** Begin Material to process **
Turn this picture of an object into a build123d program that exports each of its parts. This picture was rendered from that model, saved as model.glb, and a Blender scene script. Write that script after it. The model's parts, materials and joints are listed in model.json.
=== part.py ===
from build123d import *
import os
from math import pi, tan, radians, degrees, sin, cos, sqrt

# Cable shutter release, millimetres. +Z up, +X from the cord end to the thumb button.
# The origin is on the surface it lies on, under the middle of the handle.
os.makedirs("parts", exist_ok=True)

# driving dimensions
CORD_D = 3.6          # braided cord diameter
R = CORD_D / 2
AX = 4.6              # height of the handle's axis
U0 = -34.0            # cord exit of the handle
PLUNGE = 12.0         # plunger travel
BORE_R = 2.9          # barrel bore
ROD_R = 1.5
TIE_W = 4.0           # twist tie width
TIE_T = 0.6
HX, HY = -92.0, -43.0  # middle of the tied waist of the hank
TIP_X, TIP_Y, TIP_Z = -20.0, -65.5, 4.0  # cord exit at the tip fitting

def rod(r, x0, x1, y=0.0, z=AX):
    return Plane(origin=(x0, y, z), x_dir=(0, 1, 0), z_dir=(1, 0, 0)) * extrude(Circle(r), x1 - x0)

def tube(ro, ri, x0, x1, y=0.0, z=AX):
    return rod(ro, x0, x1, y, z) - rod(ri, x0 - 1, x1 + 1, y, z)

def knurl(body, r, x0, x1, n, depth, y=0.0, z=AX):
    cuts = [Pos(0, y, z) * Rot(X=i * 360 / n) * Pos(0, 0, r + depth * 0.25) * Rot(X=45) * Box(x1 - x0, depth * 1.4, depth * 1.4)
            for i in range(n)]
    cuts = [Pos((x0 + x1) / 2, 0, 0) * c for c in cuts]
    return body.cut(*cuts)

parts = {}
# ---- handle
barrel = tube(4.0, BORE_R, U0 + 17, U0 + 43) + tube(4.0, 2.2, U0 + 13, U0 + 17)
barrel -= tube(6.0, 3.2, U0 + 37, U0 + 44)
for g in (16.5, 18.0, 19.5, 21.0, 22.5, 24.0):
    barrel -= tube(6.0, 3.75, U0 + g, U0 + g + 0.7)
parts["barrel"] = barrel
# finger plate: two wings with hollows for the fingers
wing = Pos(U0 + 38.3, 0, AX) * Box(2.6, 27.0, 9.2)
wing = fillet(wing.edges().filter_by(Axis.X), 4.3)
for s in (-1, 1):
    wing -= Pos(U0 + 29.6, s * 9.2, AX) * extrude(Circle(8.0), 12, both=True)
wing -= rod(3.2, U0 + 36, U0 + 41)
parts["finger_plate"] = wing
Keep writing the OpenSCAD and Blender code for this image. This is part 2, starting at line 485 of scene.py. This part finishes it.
** End Material to process **
Written problem: Within the material above, find the lines that contain the word "scene"; copy them.

Result:
Turn this picture of an object into a build123d program that exports each of its parts. This picture was rendered from that model, saved as model.glb, and a Blender scene script. Write that script after it. The model's parts, materials and joints are listed in model.json.
Keep writing the OpenSCAD and Blender code for this image. This is part 2, starting at line 485 of scene.py. This part finishes it.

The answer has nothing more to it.